Lynch uses The Speaker as a case study about the complexities of the ALA in an intellectual freedom seminar that she teaches at UCLA. She hopes her students will understand the differences of opinions found in both the film and the Association by seeing the film. Interestingly, Lynch noted that she was unable to locate a copy of the film and had to procure a copy from Krug’s personal collection. (The Speaker can now be viewed in its entirety on YouTube. The discussion guide (PDF file) that was included with the film in 1977 was readily available, however, and served as an invaluable tool in both creating and teaching the seminar, she said.

Lynch noted that the majority of her students don’t find the film to be racist, but they do find the film difficult to watch. One student blamed the library press for some of the controversy, saying that their continual coverage fanned the flames and kept the issue alive. (AL’s July/August 1977 cover story on The Speaker can be found here (PDF file).

“I’ve never spoken publicly about The Speaker,” Robert Wedgeworth stated at the beginning of his panel segment. “Even my friends were reluctant to discuss it with me. It was a dream turned nightmare.”

ALA executive director during the controversy, Wedgeworth recounted invaluable first-hand testimony to the events as they unfolded in 1977. His retelling of a private screening held for the Executive Board after the film’s completion foretells the uncertainty that would soon envelop the Association.

“When it ended, not a person moved,” Wedgeworth said. “That’s when I knew that we were in uncharted waters.”

Ultimately, Wedgeworth was sympathetic to all sides involved in the controversy. “I didn’t think there’d be such a big controversy. I regret the film caused so much anguish amongst our members,” he said. “I’m not here to defend The Speaker. I’m not here to defend Judith Krug. However, as executive director of ALA, I’m responsible for whatever will happen after. It pitted friend against friend; colleague against colleague.”

Comments from attendees

Wayne Wiegand, LIS professor at Florida State University, thought that a comment by 1976–1977 ALA President Clara Stanton Jones was characteristic for the times. She had said, “What has ALA done for African Americans?” He noted that it’s possible that Judith Krug did not have the long struggle to desegregate libraries in the South from 1954 to 1968 on her mind at the time.

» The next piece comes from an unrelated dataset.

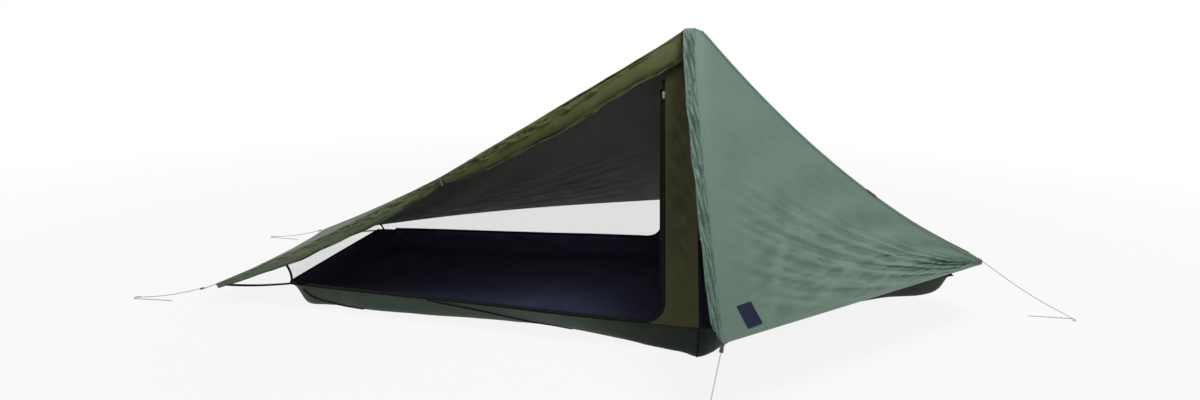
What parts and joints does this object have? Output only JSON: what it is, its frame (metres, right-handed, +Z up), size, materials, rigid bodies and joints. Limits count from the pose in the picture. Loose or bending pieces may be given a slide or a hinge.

Trustee Leontine Synor said that “we still need to have a discussion about this movie. Our different backgrounds influence how we perceive things. I have a right to express my views openly, whether we agree or not.”

Former ALA Treasurer Herb Biblo remarked that there have been only three issues in ALA’s recent history that caused so much controversy as The Speaker: the Vietnam War, the Equal Rights Amendment, and the issue of South African apartheid.

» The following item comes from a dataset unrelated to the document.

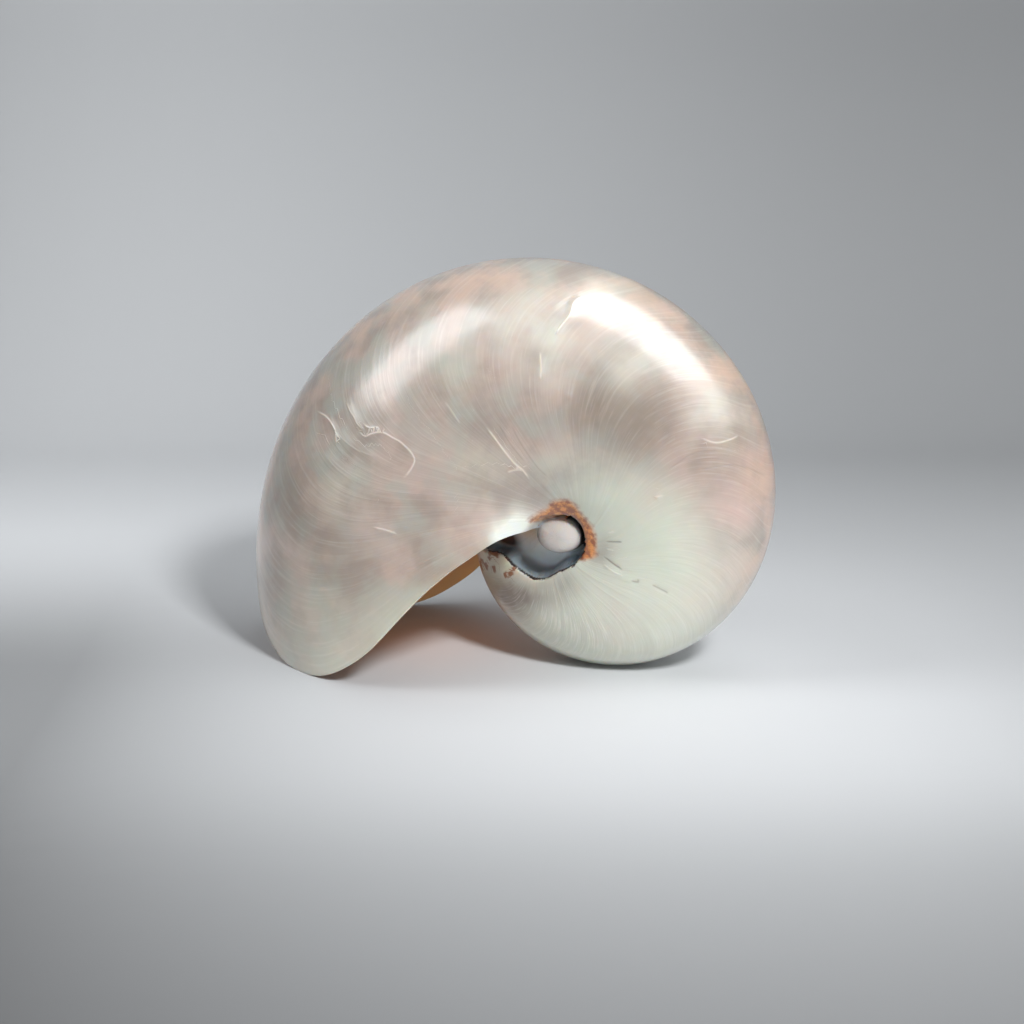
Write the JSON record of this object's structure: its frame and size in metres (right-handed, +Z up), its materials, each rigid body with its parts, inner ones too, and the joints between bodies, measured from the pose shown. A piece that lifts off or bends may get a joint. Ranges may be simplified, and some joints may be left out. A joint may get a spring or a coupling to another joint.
{
  "type": "nautilus shell",
  "caption": "Polished pearl nautilus shell, a flat coil with an open mouth and a pocket on each flank, resting on its lip and its coil.",
  "frame": {"origin": "on the ground, under the middle of the shell's box", "axes": "+X from the mouth towards the coil, +Y across the shell along its coiling axis, +Z up"},
  "size_m": [0.1498, 0.088, 0.1126],
  "materials": {
    "pearl": "polished"
  },
  "bodies": {
    "root": {"shell": "pearl"}
  },
  "joints": []
}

Former ALA Councilor Mary Biblo said she had just joined ALA in 1977 when the controversy erupted. “This is what got me started,” she said, “and I haven’t stopped since.” She agreed with Wiegand, saying that there were fundamental differences in Clara Jones’s and Judith Krug’s backgrounds. “Some of the things we as black people face, you will never face as white people.”

Another African-American librarian summed it up for many in the audience: “The big question was why ALA at this moment in history, when blacks had just become an equal part of the organization by joining committees, would turn around and publicly humiliate them?” She added, “The film in essence did make the statement for Shockley: Blacks are inferior to whites.”

Robert Hubsher, executive director at Ramapo Catskill Library System in Middletown, New York, remarked, “As a child of a Holocaust survivor, I would love to deny Holocaust deniers the opportunity to speak.” However, he added, “by closing that avenue off, we open the door to the possibility of denying access to our own thoughts and ideas.”